» Aim
The first line to copy is the one with "What OpenSCAD source"; the last is the one with "foot_count = 4; // [4:1:6]". Copy each line in that range exactly, leaving out all others.

» Records shown
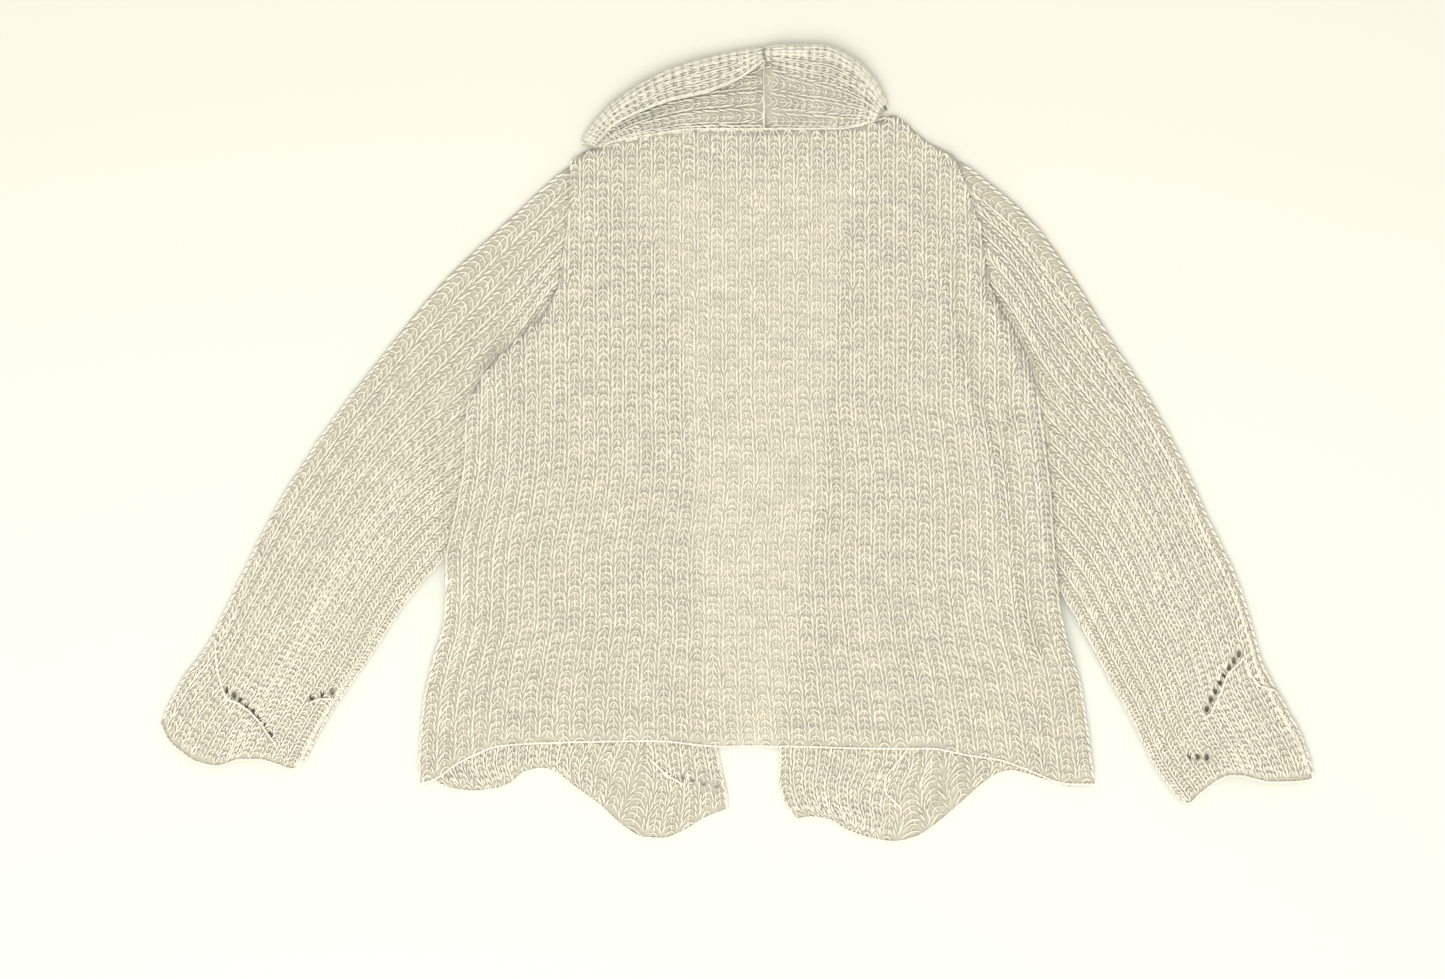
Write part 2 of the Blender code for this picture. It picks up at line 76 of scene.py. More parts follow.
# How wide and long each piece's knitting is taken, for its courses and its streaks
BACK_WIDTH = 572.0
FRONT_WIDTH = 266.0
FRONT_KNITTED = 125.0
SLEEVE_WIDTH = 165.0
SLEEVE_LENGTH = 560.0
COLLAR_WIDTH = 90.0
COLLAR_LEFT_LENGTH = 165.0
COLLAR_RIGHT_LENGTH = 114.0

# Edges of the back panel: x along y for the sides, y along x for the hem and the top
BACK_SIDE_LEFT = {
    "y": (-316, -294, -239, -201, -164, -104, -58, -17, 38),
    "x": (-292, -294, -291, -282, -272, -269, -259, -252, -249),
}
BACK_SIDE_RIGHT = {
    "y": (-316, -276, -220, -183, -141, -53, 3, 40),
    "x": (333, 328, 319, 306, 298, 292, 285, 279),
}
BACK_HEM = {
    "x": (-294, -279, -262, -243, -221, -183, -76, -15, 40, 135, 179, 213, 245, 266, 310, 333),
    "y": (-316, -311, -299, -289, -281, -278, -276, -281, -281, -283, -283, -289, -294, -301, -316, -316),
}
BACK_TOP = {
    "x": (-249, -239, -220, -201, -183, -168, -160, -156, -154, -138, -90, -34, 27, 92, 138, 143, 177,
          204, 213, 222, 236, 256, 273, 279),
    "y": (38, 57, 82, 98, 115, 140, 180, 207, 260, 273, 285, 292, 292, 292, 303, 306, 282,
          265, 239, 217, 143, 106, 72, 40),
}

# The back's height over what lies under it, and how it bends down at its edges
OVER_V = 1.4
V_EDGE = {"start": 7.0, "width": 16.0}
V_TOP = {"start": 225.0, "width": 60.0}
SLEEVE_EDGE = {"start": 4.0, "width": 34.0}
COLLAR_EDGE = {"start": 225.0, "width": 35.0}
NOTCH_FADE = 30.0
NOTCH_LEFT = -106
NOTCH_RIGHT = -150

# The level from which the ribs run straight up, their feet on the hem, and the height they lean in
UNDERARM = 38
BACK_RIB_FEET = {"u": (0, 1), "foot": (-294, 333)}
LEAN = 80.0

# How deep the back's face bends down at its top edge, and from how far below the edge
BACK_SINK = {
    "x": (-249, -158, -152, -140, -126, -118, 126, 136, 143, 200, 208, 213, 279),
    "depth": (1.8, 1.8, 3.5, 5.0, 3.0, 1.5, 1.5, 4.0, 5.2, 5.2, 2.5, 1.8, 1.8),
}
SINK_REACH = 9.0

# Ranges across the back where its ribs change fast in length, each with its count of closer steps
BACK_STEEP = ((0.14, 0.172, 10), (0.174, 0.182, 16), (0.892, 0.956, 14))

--

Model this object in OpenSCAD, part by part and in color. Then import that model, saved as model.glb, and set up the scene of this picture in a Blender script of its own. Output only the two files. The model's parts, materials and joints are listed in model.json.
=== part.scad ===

---

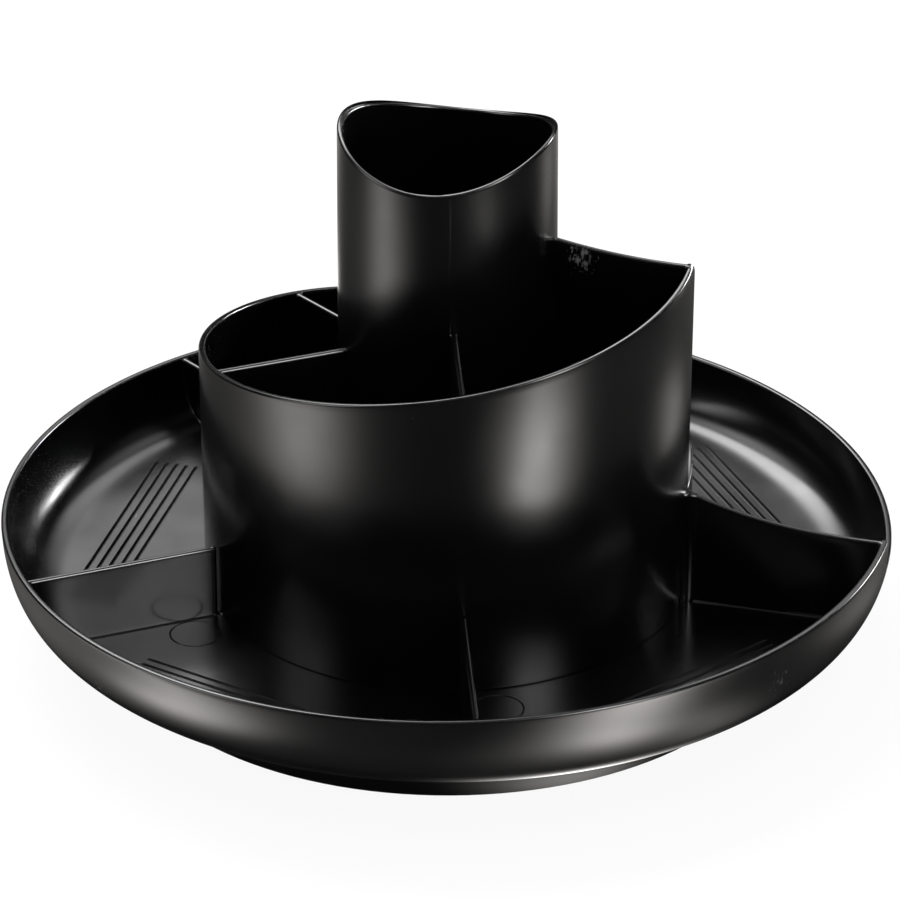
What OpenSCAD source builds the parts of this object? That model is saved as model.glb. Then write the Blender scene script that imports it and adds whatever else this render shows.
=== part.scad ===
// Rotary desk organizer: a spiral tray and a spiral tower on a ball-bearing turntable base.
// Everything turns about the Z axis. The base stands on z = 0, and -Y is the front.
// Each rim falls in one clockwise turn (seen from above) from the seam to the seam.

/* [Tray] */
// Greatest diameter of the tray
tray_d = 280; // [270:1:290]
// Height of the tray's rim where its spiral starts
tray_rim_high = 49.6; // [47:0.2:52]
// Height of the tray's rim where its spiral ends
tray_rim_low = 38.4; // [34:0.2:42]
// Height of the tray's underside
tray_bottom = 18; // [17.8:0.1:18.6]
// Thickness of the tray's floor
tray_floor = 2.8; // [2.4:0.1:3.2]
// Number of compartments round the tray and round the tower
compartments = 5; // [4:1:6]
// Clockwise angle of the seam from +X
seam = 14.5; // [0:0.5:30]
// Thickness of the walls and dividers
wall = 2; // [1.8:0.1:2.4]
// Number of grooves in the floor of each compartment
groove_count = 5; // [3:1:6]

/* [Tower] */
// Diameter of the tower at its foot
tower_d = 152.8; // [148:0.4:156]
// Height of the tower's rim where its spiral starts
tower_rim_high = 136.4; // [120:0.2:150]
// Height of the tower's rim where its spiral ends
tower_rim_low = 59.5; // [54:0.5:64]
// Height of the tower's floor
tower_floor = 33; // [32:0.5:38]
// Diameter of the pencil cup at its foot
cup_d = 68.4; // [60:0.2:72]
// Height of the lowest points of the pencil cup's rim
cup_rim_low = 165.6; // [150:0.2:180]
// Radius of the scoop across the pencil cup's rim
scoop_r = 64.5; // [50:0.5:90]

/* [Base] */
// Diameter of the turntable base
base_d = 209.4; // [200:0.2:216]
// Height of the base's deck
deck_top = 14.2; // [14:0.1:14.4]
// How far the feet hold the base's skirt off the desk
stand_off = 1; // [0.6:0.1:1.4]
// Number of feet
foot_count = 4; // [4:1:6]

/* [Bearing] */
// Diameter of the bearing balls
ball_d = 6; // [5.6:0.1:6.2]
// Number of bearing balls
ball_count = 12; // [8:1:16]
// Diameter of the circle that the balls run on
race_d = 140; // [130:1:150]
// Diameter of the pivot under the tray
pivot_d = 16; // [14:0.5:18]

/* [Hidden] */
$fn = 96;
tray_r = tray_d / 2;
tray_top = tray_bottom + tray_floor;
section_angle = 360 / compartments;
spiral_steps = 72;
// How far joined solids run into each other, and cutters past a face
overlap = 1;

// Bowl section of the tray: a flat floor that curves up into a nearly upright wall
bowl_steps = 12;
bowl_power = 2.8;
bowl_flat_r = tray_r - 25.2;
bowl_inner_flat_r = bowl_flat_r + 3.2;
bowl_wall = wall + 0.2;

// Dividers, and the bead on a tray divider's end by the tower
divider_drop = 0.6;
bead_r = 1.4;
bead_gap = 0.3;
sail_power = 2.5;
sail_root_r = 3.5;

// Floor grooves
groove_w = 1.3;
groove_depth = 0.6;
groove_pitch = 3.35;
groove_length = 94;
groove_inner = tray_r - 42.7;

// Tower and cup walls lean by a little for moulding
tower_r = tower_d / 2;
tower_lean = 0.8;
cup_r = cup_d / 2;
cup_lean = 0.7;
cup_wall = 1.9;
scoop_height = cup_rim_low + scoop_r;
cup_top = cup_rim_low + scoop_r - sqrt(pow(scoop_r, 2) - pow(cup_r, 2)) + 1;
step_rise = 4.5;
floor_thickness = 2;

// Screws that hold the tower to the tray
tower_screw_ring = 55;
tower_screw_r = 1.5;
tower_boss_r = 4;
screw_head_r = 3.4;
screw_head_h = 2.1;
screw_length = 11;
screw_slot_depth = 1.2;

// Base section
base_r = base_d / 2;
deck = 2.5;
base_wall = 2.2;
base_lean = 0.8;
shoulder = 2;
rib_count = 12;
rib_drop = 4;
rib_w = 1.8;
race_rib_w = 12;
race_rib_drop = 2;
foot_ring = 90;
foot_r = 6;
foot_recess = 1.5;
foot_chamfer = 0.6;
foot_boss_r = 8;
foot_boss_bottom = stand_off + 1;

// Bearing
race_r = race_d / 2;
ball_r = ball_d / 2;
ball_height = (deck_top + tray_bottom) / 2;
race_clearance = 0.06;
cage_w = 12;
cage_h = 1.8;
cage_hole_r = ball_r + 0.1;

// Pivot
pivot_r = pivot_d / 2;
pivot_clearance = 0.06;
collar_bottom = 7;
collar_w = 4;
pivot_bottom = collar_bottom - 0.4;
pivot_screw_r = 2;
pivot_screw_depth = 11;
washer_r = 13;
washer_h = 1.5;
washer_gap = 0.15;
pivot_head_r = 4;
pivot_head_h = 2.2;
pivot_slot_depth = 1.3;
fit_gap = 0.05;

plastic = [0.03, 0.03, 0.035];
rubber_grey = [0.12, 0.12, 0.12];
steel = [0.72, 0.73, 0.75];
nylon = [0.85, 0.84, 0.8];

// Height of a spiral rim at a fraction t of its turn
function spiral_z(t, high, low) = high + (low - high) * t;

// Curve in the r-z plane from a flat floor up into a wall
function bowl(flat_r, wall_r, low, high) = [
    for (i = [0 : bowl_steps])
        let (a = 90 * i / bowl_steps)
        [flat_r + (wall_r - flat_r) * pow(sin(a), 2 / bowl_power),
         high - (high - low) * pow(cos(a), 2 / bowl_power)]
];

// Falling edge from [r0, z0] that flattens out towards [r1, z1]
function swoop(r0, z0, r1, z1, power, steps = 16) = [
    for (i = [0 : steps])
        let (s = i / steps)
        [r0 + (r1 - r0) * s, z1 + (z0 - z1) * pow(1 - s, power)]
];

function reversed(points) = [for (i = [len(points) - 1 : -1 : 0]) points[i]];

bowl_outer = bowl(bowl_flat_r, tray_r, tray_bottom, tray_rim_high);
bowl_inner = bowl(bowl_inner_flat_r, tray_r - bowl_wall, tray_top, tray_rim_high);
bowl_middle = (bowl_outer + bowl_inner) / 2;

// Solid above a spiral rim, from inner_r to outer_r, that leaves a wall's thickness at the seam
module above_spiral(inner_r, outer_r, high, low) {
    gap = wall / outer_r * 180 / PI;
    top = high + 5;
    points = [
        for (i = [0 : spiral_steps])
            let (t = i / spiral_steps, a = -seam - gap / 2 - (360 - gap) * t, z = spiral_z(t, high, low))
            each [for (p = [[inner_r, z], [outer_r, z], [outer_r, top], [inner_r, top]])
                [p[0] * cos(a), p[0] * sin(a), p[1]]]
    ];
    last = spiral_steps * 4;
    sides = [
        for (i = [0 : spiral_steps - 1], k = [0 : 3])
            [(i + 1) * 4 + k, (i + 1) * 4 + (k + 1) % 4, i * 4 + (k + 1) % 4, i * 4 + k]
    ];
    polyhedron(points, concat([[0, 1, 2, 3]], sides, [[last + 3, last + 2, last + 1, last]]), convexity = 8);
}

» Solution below
What OpenSCAD source builds the parts of this object? That model is saved as model.glb. Then write the Blender scene script that imports it and adds whatever else this render shows.
=== part.scad ===
// Rotary desk organizer: a spiral tray and a spiral tower on a ball-bearing turntable base.
// Everything turns about the Z axis. The base stands on z = 0, and -Y is the front.
// Each rim falls in one clockwise turn (seen from above) from the seam to the seam.

/* [Tray] */
// Greatest diameter of the tray
tray_d = 280; // [270:1:290]
// Height of the tray's rim where its spiral starts
tray_rim_high = 49.6; // [47:0.2:52]
// Height of the tray's rim where its spiral ends
tray_rim_low = 38.4; // [34:0.2:42]
// Height of the tray's underside
tray_bottom = 18; // [17.8:0.1:18.6]
// Thickness of the tray's floor
tray_floor = 2.8; // [2.4:0.1:3.2]
// Number of compartments round the tray and round the tower
compartments = 5; // [4:1:6]
// Clockwise angle of the seam from +X
seam = 14.5; // [0:0.5:30]
// Thickness of the walls and dividers
wall = 2; // [1.8:0.1:2.4]
// Number of grooves in the floor of each compartment
groove_count = 5; // [3:1:6]

/* [Tower] */
// Diameter of the tower at its foot
tower_d = 152.8; // [148:0.4:156]
// Height of the tower's rim where its spiral starts
tower_rim_high = 136.4; // [120:0.2:150]
// Height of the tower's rim where its spiral ends
tower_rim_low = 59.5; // [54:0.5:64]
// Height of the tower's floor
tower_floor = 33; // [32:0.5:38]
// Diameter of the pencil cup at its foot
cup_d = 68.4; // [60:0.2:72]
// Height of the lowest points of the pencil cup's rim
cup_rim_low = 165.6; // [150:0.2:180]
// Radius of the scoop across the pencil cup's rim
scoop_r = 64.5; // [50:0.5:90]

/* [Base] */
// Diameter of the turntable base
base_d = 209.4; // [200:0.2:216]
// Height of the base's deck
deck_top = 14.2; // [14:0.1:14.4]
// How far the feet hold the base's skirt off the desk
stand_off = 1; // [0.6:0.1:1.4]
// Number of feet
foot_count = 4; // [4:1:6]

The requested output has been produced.